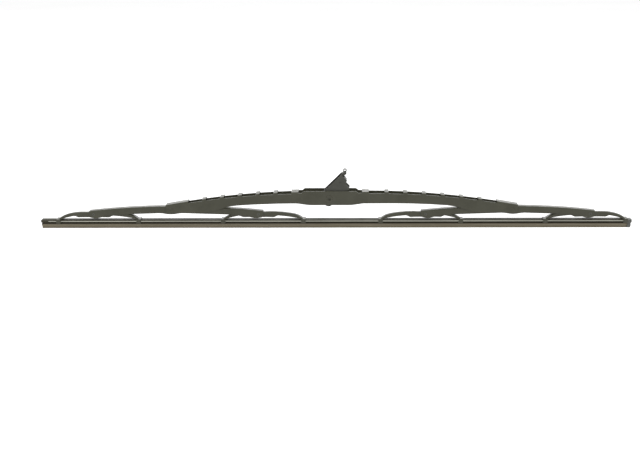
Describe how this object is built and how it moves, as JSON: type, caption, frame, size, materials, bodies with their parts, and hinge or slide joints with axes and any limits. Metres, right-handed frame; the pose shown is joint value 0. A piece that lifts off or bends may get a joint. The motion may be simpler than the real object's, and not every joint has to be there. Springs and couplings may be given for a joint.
{
  "type": "wiper blade",
  "caption": "Long windscreen wiper blade: folded steel bridge, pivoting yokes and claw bridges that carry a rubber wiping strip, with a hinged clip for the arm.",
  "frame": {"origin": "centre of the arm pivot rivet, in the middle plane of the blade", "axes": "+X along the blade towards the capped end of the strip, +Y across the blade along the pivot rivets, +Z from the wiping lip towards the arm"},
  "size_m": [0.6502, 0.017, 0.0671],
  "materials": {
    "dark_paint": "dark warm grey paint over pressed steel sheet, satin",
    "black_plastic": "moulded dark grey plastic, fine grain",
    "bare_steel": "drawn spring steel and plain rivets",
    "wiper_rubber": "matt natural rubber, brown grey"
  },
  "bodies": {
    "bridge": {"main_bridge": "dark_paint", "arm_pivot_rivet": "bare_steel", "yoke_rivet_left": "bare_steel", "yoke_rivet_right": "bare_steel", "wiper_strip": "wiper_rubber", "rail_front": "bare_steel", "rail_back": "bare_steel"},
    "clip": {"arm_clip": "black_plastic"},
    "left_yoke": {"yoke_left": "dark_paint", "yoke_liner_left": "black_plastic", "claw_rivet_left_outer": "bare_steel", "claw_rivet_left_inner": "bare_steel"},
    "right_yoke": {"yoke_right": "dark_paint", "yoke_liner_right": "black_plastic", "claw_rivet_right_inner": "bare_steel", "claw_rivet_right_outer": "bare_steel"},
    "left_outer_claws": {"claw_bridge_left_outer": "dark_paint", "claw_liner_left_outer": "black_plastic"},
    "left_inner_claws": {"claw_bridge_left_inner": "dark_paint", "claw_liner_left_inner": "black_plastic"},
    "right_inner_claws": {"claw_bridge_right_inner": "dark_paint", "claw_liner_right_inner": "black_plastic"},
    "right_outer_claws": {"claw_bridge_right_outer": "dark_paint", "claw_liner_right_outer": "black_plastic", "end_cap": "black_plastic"}
  },
  "joints": [
    {"name": "clip_hinge", "type": "hinge", "parent": "bridge", "child": "clip", "pos_m": [0, 0, 0], "axis": [0, -1, 0], "range_deg": [-44.5, 38]},
    {"name": "yoke_left_hinge", "type": "hinge", "parent": "bridge", "child": "left_yoke", "pos_m": [-0.1744, 0, -0.0133], "axis": [0, -1, 0], "range_deg": [-3, 5], "stiffness_Nm_per_rad": 0.7, "deforming": ["wiper_strip", "rail_front", "rail_back"]},
    {"name": "yoke_right_hinge", "type": "hinge", "parent": "bridge", "child": "right_yoke", "pos_m": [0.2014, 0, -0.0133], "axis": [0, 1, 0], "range_deg": [-3, 5], "stiffness_Nm_per_rad": 0.7},
    {"name": "claw_left_outer_hinge", "type": "hinge", "parent": "left_yoke", "child": "left_outer_claws", "pos_m": [-0.2597, 0, -0.0187], "axis": [0, -1, 0], "range_deg": [-1.5, 2.4]},
    {"name": "claw_left_inner_hinge", "type": "hinge", "parent": "left_yoke", "child": "left_inner_claws", "pos_m": [-0.0784, 0, -0.0187], "axis": [0, -1, 0], "range_deg": [-2.7, 1.7]},
    {"name": "claw_right_inner_hinge", "type": "hinge", "parent": "right_yoke", "child": "right_inner_claws", "pos_m": [0.1054, 0, -0.0187], "axis": [0, 1, 0], "range_deg": [-2.7, 1.7]},
    {"name": "claw_right_outer_hinge", "type": "hinge", "parent": "right_yoke", "child": "right_outer_claws", "pos_m": [0.2867, 0, -0.0187], "axis": [0, 1, 0], "range_deg": [-1.5, 2.4]}
  ],
  "couplings": [
    {"joint": "yoke_right_hinge", "follows": "yoke_left_hinge", "ratio": 1},
    {"joint": "claw_left_outer_hinge", "follows": "yoke_left_hinge", "ratio": 0.4675},
    {"joint": "claw_left_inner_hinge", "follows": "yoke_left_hinge", "ratio": -0.5256},
    {"joint": "claw_right_inner_hinge", "follows": "yoke_left_hinge", "ratio": -0.5256},
    {"joint": "claw_right_outer_hinge", "follows": "yoke_left_hinge", "ratio": 0.4675}
  ]
}
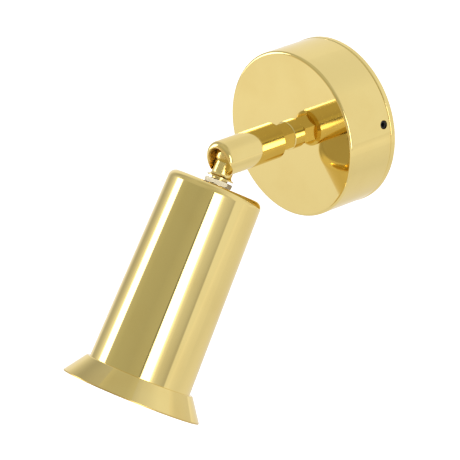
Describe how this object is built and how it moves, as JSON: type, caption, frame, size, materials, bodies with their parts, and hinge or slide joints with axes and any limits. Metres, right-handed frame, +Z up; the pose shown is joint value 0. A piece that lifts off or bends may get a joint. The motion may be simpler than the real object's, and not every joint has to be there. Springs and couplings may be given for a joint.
{
  "type": "pivoting spotlight wall light",
  "caption": "Polished brass wall spotlight: round wall cover, turning slotted ball knuckle and a tapered shade with a flared ring round a reflector lamp.",
  "frame": {"origin": "centre of the back plate's rear face, where the cable enters, on the wall", "axes": "+Y into the wall, -Y out into the room along the knuckle's arm, +Z up, +X to the right for someone who faces the wall"},
  "size_m": [0.1004, 0.2002, 0.1998],
  "materials": {
    "polished_brass": "mirror polished and lacquered",
    "raw_brass": "turned, unpolished",
    "nickel_plate": "bright nickel plate",
    "zinc_steel": "zinc plated",
    "spring_steel": "drawn spring steel",
    "black_steel": "black oxide",
    "grey_rubber": "moulded rubber",
    "white_plastic": "moulded nylon",
    "white_holder": "moulded thermoset",
    "lamp_cap_metal": "rolled thread",
    "lamp_glass": "frosted front, silvered inside"
  },
  "bodies": {
    "wall_mount": {"back_plate": "polished_brass", "cable_grommet": "grey_rubber", "terminal_block": "white_plastic", "terminal_inserts": "raw_brass", "terminal_screws": "zinc_steel", "block_screws": "zinc_steel", "earth_washer": "zinc_steel", "earth_screw": "raw_brass", "wall_cover": "polished_brass", "grub_screws": "black_steel", "swivel_collar": "polished_brass", "stop_pin": "zinc_steel", "swivel_post": "raw_brass", "friction_washer": "spring_steel", "lock_washer": "spring_steel", "nipple_nut": "raw_brass"},
    "knuckle": {"hex_plug": "polished_brass", "knuckle_housing": "polished_brass", "ball_seat": "white_plastic", "disc_springs": "spring_steel", "spring_sleeve": "zinc_steel"},
    "ball": {"swivel_ball": "polished_brass"},
    "head": {"ball_stem": "polished_brass", "top_nut": "nickel_plate", "shade_washer": "nickel_plate", "shade": "polished_brass", "shade_nut": "nickel_plate", "trim_ring": "polished_brass", "lampholder_cap": "white_holder", "lampholder_skirt": "white_holder", "holder_shell": "raw_brass", "holder_contact": "spring_steel", "lamp_contact": "nickel_plate", "lamp_cap": "lamp_cap_metal", "lamp_bulb": "lamp_glass"}
  },
  "joints": [
    {"name": "knuckle_swivel", "type": "hinge", "parent": "wall_mount", "child": "knuckle", "pos_m": [0, -0.045, 0], "axis": [0, -1, 0], "range_deg": [-160, 160]},
    {"name": "head_tilt", "type": "hinge", "parent": "knuckle", "child": "ball", "pos_m": [0, -0.08615, 0], "axis": [-1, 0, 0], "range_deg": [-31.5, 58.5]},
    {"name": "head_spin", "type": "hinge", "parent": "ball", "child": "head", "pos_m": [0, -0.08615, 0], "axis": [0, -0.5225, -0.8526], "range_deg": [-170, 170]}
  ]
}
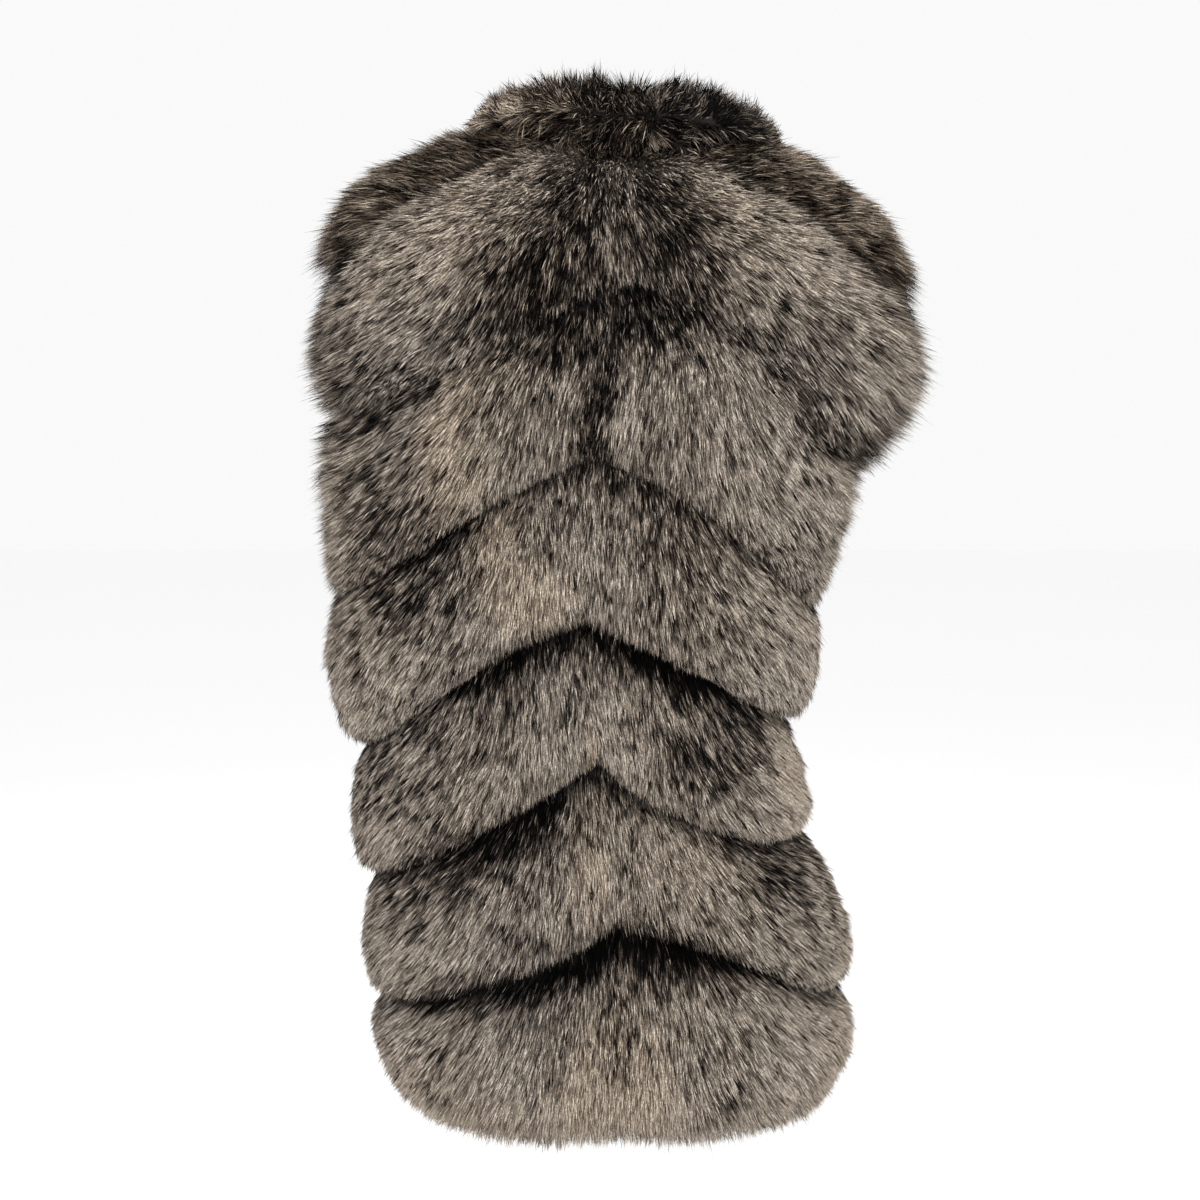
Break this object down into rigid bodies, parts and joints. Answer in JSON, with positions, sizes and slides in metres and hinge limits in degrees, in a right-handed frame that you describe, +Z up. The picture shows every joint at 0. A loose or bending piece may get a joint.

● ● ● ●

Goal:
Each line of the listing above should be output exactly.

Finished exercise:
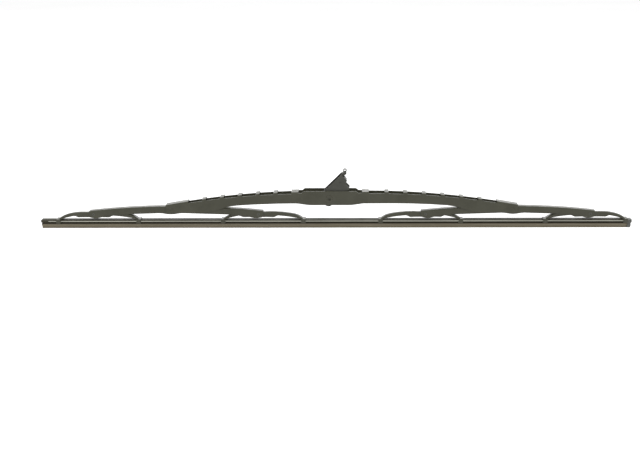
Describe how this object is built and how it moves, as JSON: type, caption, frame, size, materials, bodies with their parts, and hinge or slide joints with axes and any limits. Metres, right-handed frame; the pose shown is joint value 0. A piece that lifts off or bends may get a joint. The motion may be simpler than the real object's, and not every joint has to be there. Springs and couplings may be given for a joint.
{
  "type": "wiper blade",
  "caption": "Long windscreen wiper blade: folded steel bridge, pivoting yokes and claw bridges that carry a rubber wiping strip, with a hinged clip for the arm.",
  "frame": {"origin": "centre of the arm pivot rivet, in the middle plane of the blade", "axes": "+X along the blade towards the capped end of the strip, +Y across the blade along the pivot rivets, +Z from the wiping lip towards the arm"},
  "size_m": [0.6502, 0.017, 0.0671],
  "materials": {
    "dark_paint": "dark warm grey paint over pressed steel sheet, satin",
    "black_plastic": "moulded dark grey plastic, fine grain",
    "bare_steel": "drawn spring steel and plain rivets",
    "wiper_rubber": "matt natural rubber, brown grey"
  },
  "bodies": {
    "bridge": {"main_bridge": "dark_paint", "arm_pivot_rivet": "bare_steel", "yoke_rivet_left": "bare_steel", "yoke_rivet_right": "bare_steel", "wiper_strip": "wiper_rubber", "rail_front": "bare_steel", "rail_back": "bare_steel"},
    "clip": {"arm_clip": "black_plastic"},
    "left_yoke": {"yoke_left": "dark_paint", "yoke_liner_left": "black_plastic", "claw_rivet_left_outer": "bare_steel", "claw_rivet_left_inner": "bare_steel"},
    "right_yoke": {"yoke_right": "dark_paint", "yoke_liner_right": "black_plastic", "claw_rivet_right_inner": "bare_steel", "claw_rivet_right_outer": "bare_steel"},
    "left_outer_claws": {"claw_bridge_left_outer": "dark_paint", "claw_liner_left_outer": "black_plastic"},
    "left_inner_claws": {"claw_bridge_left_inner": "dark_paint", "claw_liner_left_inner": "black_plastic"},
    "right_inner_claws": {"claw_bridge_right_inner": "dark_paint", "claw_liner_right_inner": "black_plastic"},
    "right_outer_claws": {"claw_bridge_right_outer": "dark_paint", "claw_liner_right_outer": "black_plastic", "end_cap": "black_plastic"}
  },
  "joints": [
    {"name": "clip_hinge", "type": "hinge", "parent": "bridge", "child": "clip", "pos_m": [0, 0, 0], "axis": [0, -1, 0], "range_deg": [-44.5, 38]},
    {"name": "yoke_left_hinge", "type": "hinge", "parent": "bridge", "child": "left_yoke", "pos_m": [-0.1744, 0, -0.0133], "axis": [0, -1, 0], "range_deg": [-3, 5], "stiffness_Nm_per_rad": 0.7, "deforming": ["wiper_strip", "rail_front", "rail_back"]},
    {"name": "yoke_right_hinge", "type": "hinge", "parent": "bridge", "child": "right_yoke", "pos_m": [0.2014, 0, -0.0133], "axis": [0, 1, 0], "range_deg": [-3, 5], "stiffness_Nm_per_rad": 0.7},
    {"name": "claw_left_outer_hinge", "type": "hinge", "parent": "left_yoke", "child": "left_outer_claws", "pos_m": [-0.2597, 0, -0.0187], "axis": [0, -1, 0], "range_deg": [-1.5, 2.4]},
    {"name": "claw_left_inner_hinge", "type": "hinge", "parent": "left_yoke", "child": "left_inner_claws", "pos_m": [-0.0784, 0, -0.0187], "axis": [0, -1, 0], "range_deg": [-2.7, 1.7]},
    {"name": "claw_right_inner_hinge", "type": "hinge", "parent": "right_yoke", "child": "right_inner_claws", "pos_m": [0.1054, 0, -0.0187], "axis": [0, 1, 0], "range_deg": [-2.7, 1.7]},
    {"name": "claw_right_outer_hinge", "type": "hinge", "parent": "right_yoke", "child": "right_outer_claws", "pos_m": [0.2867, 0, -0.0187], "axis": [0, 1, 0], "range_deg": [-1.5, 2.4]}
  ],
  "couplings": [
    {"joint": "yoke_right_hinge", "follows": "yoke_left_hinge", "ratio": 1},
    {"joint": "claw_left_outer_hinge", "follows": "yoke_left_hinge", "ratio": 0.4675},
    {"joint": "claw_left_inner_hinge", "follows": "yoke_left_hinge", "ratio": -0.5256},
    {"joint": "claw_right_inner_hinge", "follows": "yoke_left_hinge", "ratio": -0.5256},
    {"joint": "claw_right_outer_hinge", "follows": "yoke_left_hinge", "ratio": 0.4675}
  ]
}
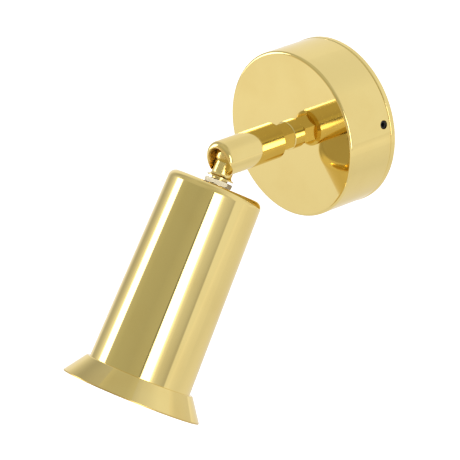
Describe how this object is built and how it moves, as JSON: type, caption, frame, size, materials, bodies with their parts, and hinge or slide joints with axes and any limits. Metres, right-handed frame, +Z up; the pose shown is joint value 0. A piece that lifts off or bends may get a joint. The motion may be simpler than the real object's, and not every joint has to be there. Springs and couplings may be given for a joint.
{
  "type": "pivoting spotlight wall light",
  "caption": "Polished brass wall spotlight: round wall cover, turning slotted ball knuckle and a tapered shade with a flared ring round a reflector lamp.",
  "frame": {"origin": "centre of the back plate's rear face, where the cable enters, on the wall", "axes": "+Y into the wall, -Y out into the room along the knuckle's arm, +Z up, +X to the right for someone who faces the wall"},
  "size_m": [0.1004, 0.2002, 0.1998],
  "materials": {
    "polished_brass": "mirror polished and lacquered",
    "raw_brass": "turned, unpolished",
    "nickel_plate": "bright nickel plate",
    "zinc_steel": "zinc plated",
    "spring_steel": "drawn spring steel",
    "black_steel": "black oxide",
    "grey_rubber": "moulded rubber",
    "white_plastic": "moulded nylon",
    "white_holder": "moulded thermoset",
    "lamp_cap_metal": "rolled thread",
    "lamp_glass": "frosted front, silvered inside"
  },
  "bodies": {
    "wall_mount": {"back_plate": "polished_brass", "cable_grommet": "grey_rubber", "terminal_block": "white_plastic", "terminal_inserts": "raw_brass", "terminal_screws": "zinc_steel", "block_screws": "zinc_steel", "earth_washer": "zinc_steel", "earth_screw": "raw_brass", "wall_cover": "polished_brass", "grub_screws": "black_steel", "swivel_collar": "polished_brass", "stop_pin": "zinc_steel", "swivel_post": "raw_brass", "friction_washer": "spring_steel", "lock_washer": "spring_steel", "nipple_nut": "raw_brass"},
    "knuckle": {"hex_plug": "polished_brass", "knuckle_housing": "polished_brass", "ball_seat": "white_plastic", "disc_springs": "spring_steel", "spring_sleeve": "zinc_steel"},
    "ball": {"swivel_ball": "polished_brass"},
    "head": {"ball_stem": "polished_brass", "top_nut": "nickel_plate", "shade_washer": "nickel_plate", "shade": "polished_brass", "shade_nut": "nickel_plate", "trim_ring": "polished_brass", "lampholder_cap": "white_holder", "lampholder_skirt": "white_holder", "holder_shell": "raw_brass", "holder_contact": "spring_steel", "lamp_contact": "nickel_plate", "lamp_cap": "lamp_cap_metal", "lamp_bulb": "lamp_glass"}
  },
  "joints": [
    {"name": "knuckle_swivel", "type": "hinge", "parent": "wall_mount", "child": "knuckle", "pos_m": [0, -0.045, 0], "axis": [0, -1, 0], "range_deg": [-160, 160]},
    {"name": "head_tilt", "type": "hinge", "parent": "knuckle", "child": "ball", "pos_m": [0, -0.08615, 0], "axis": [-1, 0, 0], "range_deg": [-31.5, 58.5]},
    {"name": "head_spin", "type": "hinge", "parent": "ball", "child": "head", "pos_m": [0, -0.08615, 0], "axis": [0, -0.5225, -0.8526], "range_deg": [-170, 170]}
  ]
}
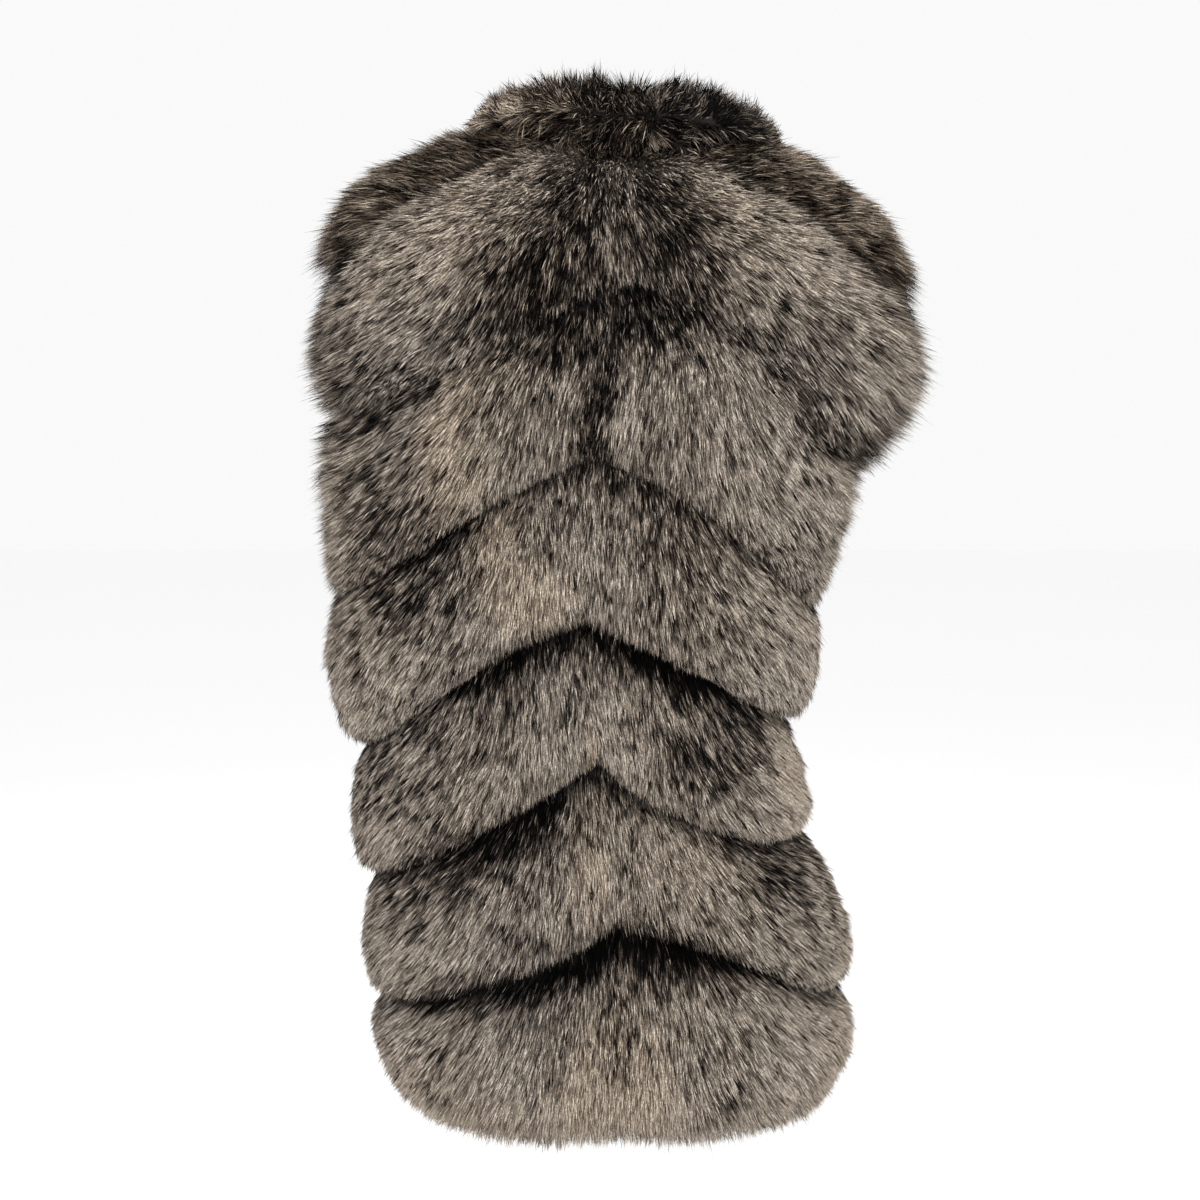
Break this object down into rigid bodies, parts and joints. Answer in JSON, with positions, sizes and slides in metres and hinge limits in degrees, in a right-handed frame that you describe, +Z up. The picture shows every joint at 0. A loose or bending piece may get a joint.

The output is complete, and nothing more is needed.